'''
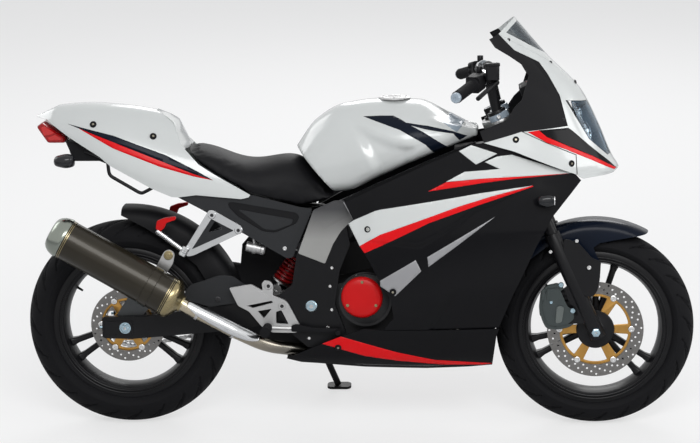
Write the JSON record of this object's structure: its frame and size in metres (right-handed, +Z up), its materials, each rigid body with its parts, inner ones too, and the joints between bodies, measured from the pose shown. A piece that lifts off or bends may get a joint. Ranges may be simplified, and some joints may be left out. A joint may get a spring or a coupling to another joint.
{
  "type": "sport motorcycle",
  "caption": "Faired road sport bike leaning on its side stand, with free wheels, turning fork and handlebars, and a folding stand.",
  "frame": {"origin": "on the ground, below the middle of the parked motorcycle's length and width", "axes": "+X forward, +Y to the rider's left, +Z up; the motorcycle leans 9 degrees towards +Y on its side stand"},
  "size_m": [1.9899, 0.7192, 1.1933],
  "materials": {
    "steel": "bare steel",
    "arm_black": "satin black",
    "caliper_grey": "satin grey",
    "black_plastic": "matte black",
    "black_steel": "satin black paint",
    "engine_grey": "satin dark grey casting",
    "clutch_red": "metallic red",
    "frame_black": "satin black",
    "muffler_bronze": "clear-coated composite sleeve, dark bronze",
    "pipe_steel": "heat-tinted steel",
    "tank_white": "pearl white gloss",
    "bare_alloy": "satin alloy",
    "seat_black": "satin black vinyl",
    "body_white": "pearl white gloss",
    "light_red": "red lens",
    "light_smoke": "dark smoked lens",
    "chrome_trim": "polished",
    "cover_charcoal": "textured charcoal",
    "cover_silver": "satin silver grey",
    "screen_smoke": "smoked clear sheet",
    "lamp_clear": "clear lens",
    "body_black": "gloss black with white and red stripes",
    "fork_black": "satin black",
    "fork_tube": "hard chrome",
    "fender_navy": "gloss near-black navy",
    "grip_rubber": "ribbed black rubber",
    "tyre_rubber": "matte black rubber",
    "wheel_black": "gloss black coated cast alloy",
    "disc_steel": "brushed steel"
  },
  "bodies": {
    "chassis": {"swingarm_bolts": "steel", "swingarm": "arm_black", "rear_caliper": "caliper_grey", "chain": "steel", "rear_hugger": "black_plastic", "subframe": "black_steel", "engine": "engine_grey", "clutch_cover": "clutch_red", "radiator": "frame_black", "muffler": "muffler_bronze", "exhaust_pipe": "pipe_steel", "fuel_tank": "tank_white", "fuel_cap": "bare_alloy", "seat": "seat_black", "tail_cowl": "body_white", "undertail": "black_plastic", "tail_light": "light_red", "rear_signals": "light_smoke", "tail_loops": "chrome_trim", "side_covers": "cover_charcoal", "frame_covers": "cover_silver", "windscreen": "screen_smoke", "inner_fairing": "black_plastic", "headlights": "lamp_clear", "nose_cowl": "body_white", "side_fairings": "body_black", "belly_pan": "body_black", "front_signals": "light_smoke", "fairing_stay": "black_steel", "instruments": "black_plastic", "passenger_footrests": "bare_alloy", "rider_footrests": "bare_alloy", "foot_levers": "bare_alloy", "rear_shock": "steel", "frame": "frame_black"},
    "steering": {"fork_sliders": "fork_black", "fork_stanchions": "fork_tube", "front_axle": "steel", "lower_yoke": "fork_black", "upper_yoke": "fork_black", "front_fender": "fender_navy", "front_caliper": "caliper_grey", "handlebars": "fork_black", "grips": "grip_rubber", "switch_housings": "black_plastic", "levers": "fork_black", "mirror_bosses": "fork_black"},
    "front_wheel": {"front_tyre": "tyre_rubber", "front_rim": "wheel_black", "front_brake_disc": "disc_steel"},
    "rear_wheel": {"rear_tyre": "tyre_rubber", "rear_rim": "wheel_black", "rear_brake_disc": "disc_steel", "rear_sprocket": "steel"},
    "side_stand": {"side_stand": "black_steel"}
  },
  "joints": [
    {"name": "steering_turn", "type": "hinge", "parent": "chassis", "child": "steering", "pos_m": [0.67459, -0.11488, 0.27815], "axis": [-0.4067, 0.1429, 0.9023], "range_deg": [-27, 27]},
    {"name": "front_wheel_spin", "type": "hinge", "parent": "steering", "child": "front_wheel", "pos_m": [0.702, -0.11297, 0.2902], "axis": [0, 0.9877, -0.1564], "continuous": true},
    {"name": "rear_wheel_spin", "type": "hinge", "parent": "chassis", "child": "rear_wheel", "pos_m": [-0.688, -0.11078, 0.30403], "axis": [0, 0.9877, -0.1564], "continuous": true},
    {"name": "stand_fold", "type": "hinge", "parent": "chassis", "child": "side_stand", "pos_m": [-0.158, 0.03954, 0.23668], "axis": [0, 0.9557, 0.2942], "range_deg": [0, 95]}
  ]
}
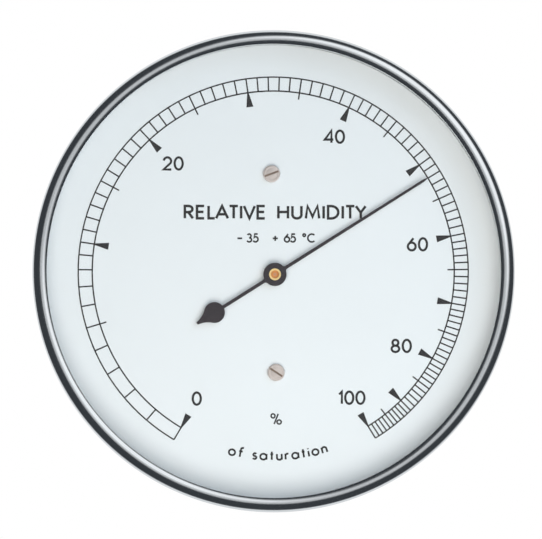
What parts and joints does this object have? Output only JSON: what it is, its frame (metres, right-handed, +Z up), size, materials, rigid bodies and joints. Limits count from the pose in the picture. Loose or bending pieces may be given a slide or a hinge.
'''
## Task directions
Give the data again, exactly as it stands.

## Task solution
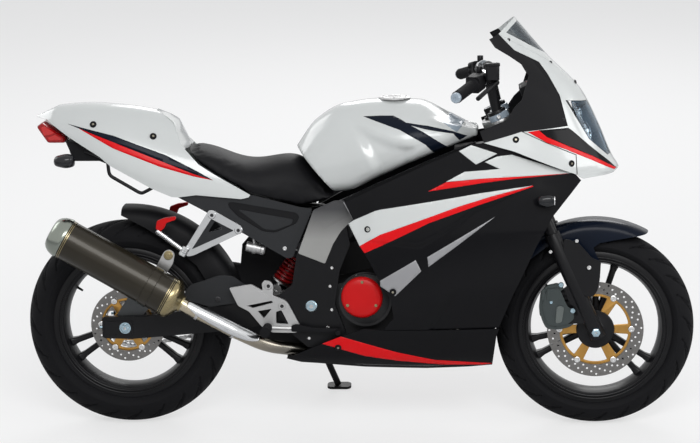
Write the JSON record of this object's structure: its frame and size in metres (right-handed, +Z up), its materials, each rigid body with its parts, inner ones too, and the joints between bodies, measured from the pose shown. A piece that lifts off or bends may get a joint. Ranges may be simplified, and some joints may be left out. A joint may get a spring or a coupling to another joint.
{
  "type": "sport motorcycle",
  "caption": "Faired road sport bike leaning on its side stand, with free wheels, turning fork and handlebars, and a folding stand.",
  "frame": {"origin": "on the ground, below the middle of the parked motorcycle's length and width", "axes": "+X forward, +Y to the rider's left, +Z up; the motorcycle leans 9 degrees towards +Y on its side stand"},
  "size_m": [1.9899, 0.7192, 1.1933],
  "materials": {
    "steel": "bare steel",
    "arm_black": "satin black",
    "caliper_grey": "satin grey",
    "black_plastic": "matte black",
    "black_steel": "satin black paint",
    "engine_grey": "satin dark grey casting",
    "clutch_red": "metallic red",
    "frame_black": "satin black",
    "muffler_bronze": "clear-coated composite sleeve, dark bronze",
    "pipe_steel": "heat-tinted steel",
    "tank_white": "pearl white gloss",
    "bare_alloy": "satin alloy",
    "seat_black": "satin black vinyl",
    "body_white": "pearl white gloss",
    "light_red": "red lens",
    "light_smoke": "dark smoked lens",
    "chrome_trim": "polished",
    "cover_charcoal": "textured charcoal",
    "cover_silver": "satin silver grey",
    "screen_smoke": "smoked clear sheet",
    "lamp_clear": "clear lens",
    "body_black": "gloss black with white and red stripes",
    "fork_black": "satin black",
    "fork_tube": "hard chrome",
    "fender_navy": "gloss near-black navy",
    "grip_rubber": "ribbed black rubber",
    "tyre_rubber": "matte black rubber",
    "wheel_black": "gloss black coated cast alloy",
    "disc_steel": "brushed steel"
  },
  "bodies": {
    "chassis": {"swingarm_bolts": "steel", "swingarm": "arm_black", "rear_caliper": "caliper_grey", "chain": "steel", "rear_hugger": "black_plastic", "subframe": "black_steel", "engine": "engine_grey", "clutch_cover": "clutch_red", "radiator": "frame_black", "muffler": "muffler_bronze", "exhaust_pipe": "pipe_steel", "fuel_tank": "tank_white", "fuel_cap": "bare_alloy", "seat": "seat_black", "tail_cowl": "body_white", "undertail": "black_plastic", "tail_light": "light_red", "rear_signals": "light_smoke", "tail_loops": "chrome_trim", "side_covers": "cover_charcoal", "frame_covers": "cover_silver", "windscreen": "screen_smoke", "inner_fairing": "black_plastic", "headlights": "lamp_clear", "nose_cowl": "body_white", "side_fairings": "body_black", "belly_pan": "body_black", "front_signals": "light_smoke", "fairing_stay": "black_steel", "instruments": "black_plastic", "passenger_footrests": "bare_alloy", "rider_footrests": "bare_alloy", "foot_levers": "bare_alloy", "rear_shock": "steel", "frame": "frame_black"},
    "steering": {"fork_sliders": "fork_black", "fork_stanchions": "fork_tube", "front_axle": "steel", "lower_yoke": "fork_black", "upper_yoke": "fork_black", "front_fender": "fender_navy", "front_caliper": "caliper_grey", "handlebars": "fork_black", "grips": "grip_rubber", "switch_housings": "black_plastic", "levers": "fork_black", "mirror_bosses": "fork_black"},
    "front_wheel": {"front_tyre": "tyre_rubber", "front_rim": "wheel_black", "front_brake_disc": "disc_steel"},
    "rear_wheel": {"rear_tyre": "tyre_rubber", "rear_rim": "wheel_black", "rear_brake_disc": "disc_steel", "rear_sprocket": "steel"},
    "side_stand": {"side_stand": "black_steel"}
  },
  "joints": [
    {"name": "steering_turn", "type": "hinge", "parent": "chassis", "child": "steering", "pos_m": [0.67459, -0.11488, 0.27815], "axis": [-0.4067, 0.1429, 0.9023], "range_deg": [-27, 27]},
    {"name": "front_wheel_spin", "type": "hinge", "parent": "steering", "child": "front_wheel", "pos_m": [0.702, -0.11297, 0.2902], "axis": [0, 0.9877, -0.1564], "continuous": true},
    {"name": "rear_wheel_spin", "type": "hinge", "parent": "chassis", "child": "rear_wheel", "pos_m": [-0.688, -0.11078, 0.30403], "axis": [0, 0.9877, -0.1564], "continuous": true},
    {"name": "stand_fold", "type": "hinge", "parent": "chassis", "child": "side_stand", "pos_m": [-0.158, 0.03954, 0.23668], "axis": [0, 0.9557, 0.2942], "range_deg": [0, 95]}
  ]
}
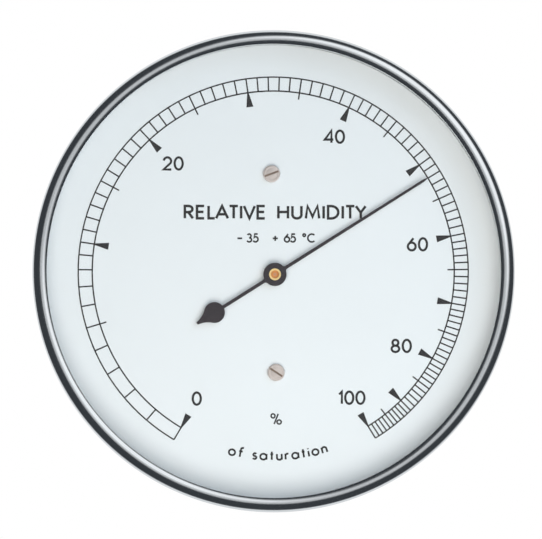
What parts and joints does this object have? Output only JSON: what it is, its frame (metres, right-handed, +Z up), size, materials, rigid bodies and joints. Limits count from the pose in the picture. Loose or bending pieces may be given a slide or a hinge.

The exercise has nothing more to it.